Help with this last part would be much appreciated. Thanks.
Also here are some resources I have looked at: https://crazyproject.wordpress.com/2010/06/25/classify-the-groups-of-order-75/
http://www.math.purdue.edu/~lipman/5532011/order-p%5E2q.pdf 
 A: To give a proper answer, let us start with what you have already established (and a few observations):
You established that $G$ has normal Sylow $q$-subgroup $H$ of order $q^2$, and Sylow $p$-subgroup $K$ of order $p$ (note: This means $K\simeq\mathbb{Z}_p$).
Possibilities for $H$ are $H\simeq\mathbb{Z}_{q^2}$ and $H\simeq\mathbb{Z}_q\times\mathbb{Z}_q$.
For the former case, you have that $|Aut(\mathbb{Z}_{q^2})|=q(q-1)$ and we know that $p\nmid(q-1)$ by assumption, and also that $p\neq q$, therefore $|Aut(H)|$ is coprime to $|K|$ and thus $\phi(K)=\{e\}$ (homomorphism has trivial image).
You may not have known this, but if $\phi(K)$ is trivial, then the semidirect product, $H\rtimes_{\phi}K$ is none other than the direct product $H\times K$.
So the former case gives only $\mathbb{Z}_p\times\mathbb{Z}_{q^2}\simeq\mathbb{Z}_{pq^2}$. (The cyclic group)

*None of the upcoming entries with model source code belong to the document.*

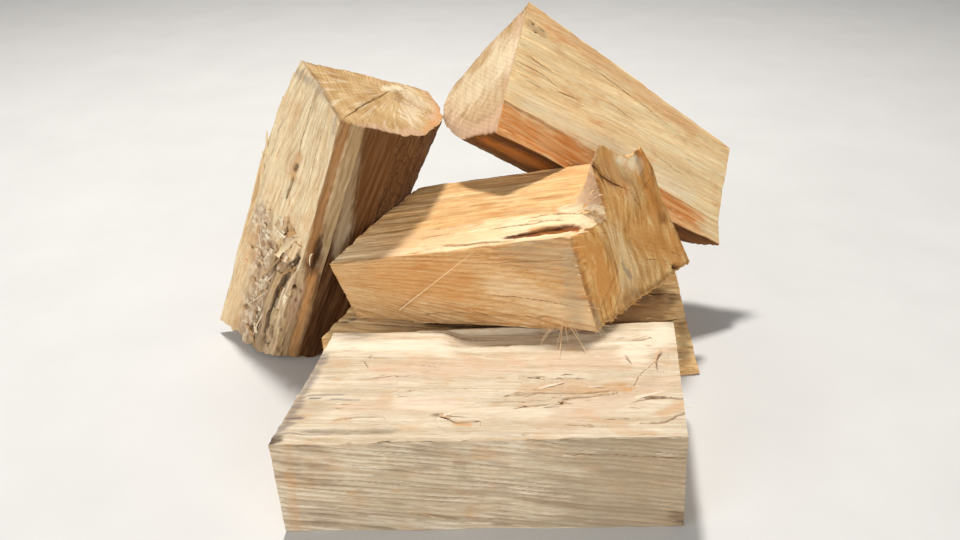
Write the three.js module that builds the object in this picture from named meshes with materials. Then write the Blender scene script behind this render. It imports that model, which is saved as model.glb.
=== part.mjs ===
// A heap of five split firewood logs. Two lie on the ground, one bridges them, one leans on the
// left with its torn foot on the ground, and one lies slanting across the back.
// Millimetres, +Z up, +X along the front log, +Y towards the back of the heap.
//
// Each log is a loft along its grain. Its own frame has x along the grain, y across and z up,
// and is placed by a turn about Z (yaw) and then a lift of its far end (lift), in degrees.
// Edges are the long corners of the log, in order clockwise as seen from its far end. An edge's
// path is a list of [share of the length, y, z]. Side k lies between edge k and edge k + 1.
// A sawn end is a plane x = x0 + perY * y + perZ * z.

import * as THREE from 'three';

// Driving dimensions
const SAWN_LENGTH = 396;
const FRONT_LOG_HEIGHT = 112;
const BACK_LOG_HEIGHT = 104;
const EDGE_WEAR = 2.5;

// How far the waves of a split side run along the grain and across it
const GRAIN_WAVE = { length: 95, width: 16 };
const SWELL_WAVE = { length: 150, width: 60 };
const JAG_WIDTH = 17;

// Shapes of the forms on a side: widths are shares of the side's width
const LEDGE_STEP = 0.08;
const CHIPS = { length: 27, width: 0.16, edge: 0.15, sink: 0.25, stand: 0.6 };
const FORM_RUN_OUT = 0.2;

// The loft's lines
const STATIONS = 20;
const CAP_RINGS = [0.86, 0.5];
const COLUMN_CLEARANCE = 0.35;

// Seeds of the repeatable noise, apart from the sides' own, which are their numbers
const SWELL_SEED = 20;
const CHIP_SEED = 9;
const FOOT_SEED = 3;

const WOOD = { roughness: 0.85, metalness: 0 };

const FRONT_SPLIT = {
  name: 'front_split',
  colour: 0xe2c7a0,
  place: { at: [18, -152, 0], yaw: 2, lift: 0 },
  startCut: { x0: 3 - SAWN_LENGTH / 2, perY: 0.21, perZ: -0.06 },
  endCut: { x0: 3 + SAWN_LENGTH / 2, perY: 0.16, perZ: -0.06 },
  edges: [
    { path: [[0, -101, 0], [1, -108, 0]] },
    { path: [[0, -100, FRONT_LOG_HEIGHT - 2], [1, -107, FRONT_LOG_HEIGHT + 1]] },
    { path: [[0, 97, FRONT_LOG_HEIGHT - 2], [1, 107, FRONT_LOG_HEIGHT]] },
    { path: [[0, 102, 0], [1, 111, 0]] },
  ],
  sides: [
    {
      name: 'front',
      columns: 5,
      swell: 1,
      grain: 1.4,
      forms: [{ kind: 'knot', at: 0.46, x: -105, reach: 0.14, length: 16, height: 3 }],
    },
    {
      name: 'top',
      columns: 7,
      swell: 2,
      grain: 1.6,
      forms: [
        { kind: 'crack', at: 0.29, from: -30, to: 190, halfWidth: 0.02, depth: 7 },
        { kind: 'ledge', at: 0.4, until: 0.62, from: 10, to: 205, depth: 6 },
        { kind: 'ledge', at: 0.82, until: 1.5, from: -60, to: 95, depth: 8 },
        { kind: 'ledge', at: 0.12, until: -0.2, from: -205, to: -90, depth: 4 },
      ],
    },
    { name: 'back', columns: 3, swell: 3, grain: 2 },
    { name: 'bottom', columns: 1, swell: 0, grain: 0 },
  ],
};

const BACK_SPLIT = {
  name: 'back_split',
  colour: 0xc9934f,
  place: { at: [51, 70, 0], yaw: 9, lift: 0 },
  startCut: { x0: -208, perY: 0.6, perZ: 0 },
  endCut: { x0: 226, perY: 0.08, perZ: -0.18 },
  edges: [
    { path: [[0, -66, 0], [1, -86, 0]] },
    { path: [[0, -72, BACK_LOG_HEIGHT - 12], [1, -80, 9]] },
    { path: [[0, -11, BACK_LOG_HEIGHT - 7], [1, -2, BACK_LOG_HEIGHT]] },
    { path: [[0, 66, BACK_LOG_HEIGHT - 20], [1, 90, BACK_LOG_HEIGHT + 16]] },
    { path: [[0, 73, 0], [1, 93, 0]] },
  ],
  sides: [
    { name: 'front', columns: 3, swell: 2, grain: 2 },
    {
      name: 'slope',
      columns: 4,
      swell: 2.5,
      grain: 2,
      forms: [{ kind: 'ledge', at: 0.45, until: 0.95, from: 60, to: 230, depth: 5 }],
    },
    { name: 'top', columns: 4, swell: 2, grain: 2 },
    {
      name: 'back',
      columns: 5,
      swell: 3,
      grain: 2,
      forms: [{ kind: 'knot', at: 0.5, x: -60, reach: 0.22, length: 24, height: 6 }],
    },
    { name: 'bottom', columns: 1, swell: 0, grain: 0 },
  ],
};

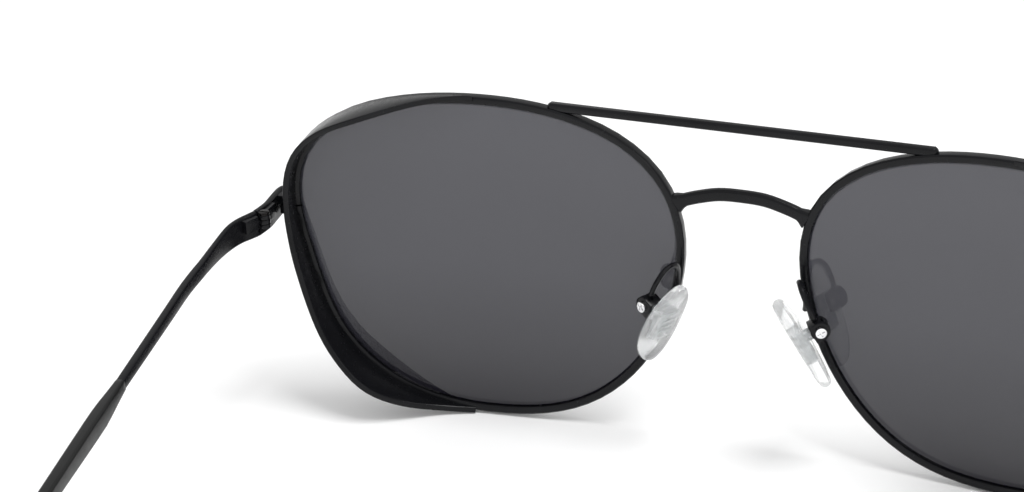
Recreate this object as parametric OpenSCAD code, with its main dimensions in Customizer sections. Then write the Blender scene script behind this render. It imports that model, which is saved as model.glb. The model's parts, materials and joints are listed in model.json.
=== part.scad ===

For the 2nd case, we have that $|Aut(H)|=q(q-1)^2(q+1)$. Now we invoke the assumption $p^2\nmid (q+1)$ to conclude that either $p\mid (q+1)$ or $|Aut(H)|$ is coprime to $|K|$ (since again, $p\neq q$ and $p\nmid (q-1)$ by assumption). In the case that $p\nmid (q+1)$, then again the homomorphism has trivial image, and we get an abelian group $\mathbb{Z}_p\times(\mathbb{Z}_q\times\mathbb{Z}_q)\simeq\mathbb{Z}_{pq}\times\mathbb{Z}_q$. (The noncyclic abelian group)
Alternatively, if $p\mid (q+1)$ then not only do we get the groups above, but also a non-trivial semidirect product. Since $K=\mathbb{Z}_p$ and $p$ is prime, $K$ has no nontrivial proper subgroups, hence the only quotients are the trivial subgroup and all of $K$ and since quotients correspond to images of homomorphism because the kernel of said homomorphism is a normal subgroup, we know that only possible nontrivial image for $\phi$ is a subgroup isomorphic to $\mathbb{Z}_p$. Furthermore, since $p^2\nmid (q+1)$, we know that the sylow $p$-subgroup(s) of $Aut(H)$ are isomorphic to $\mathbb{Z}_p$ (and it turns out that it doesn't matter which one is the image of $\phi$ if there are more than one). The result is a nontrivial semidirect product $(\mathbb{Z}_q\times\mathbb{Z}_q)\rtimes_{\phi}\mathbb{Z}_p$.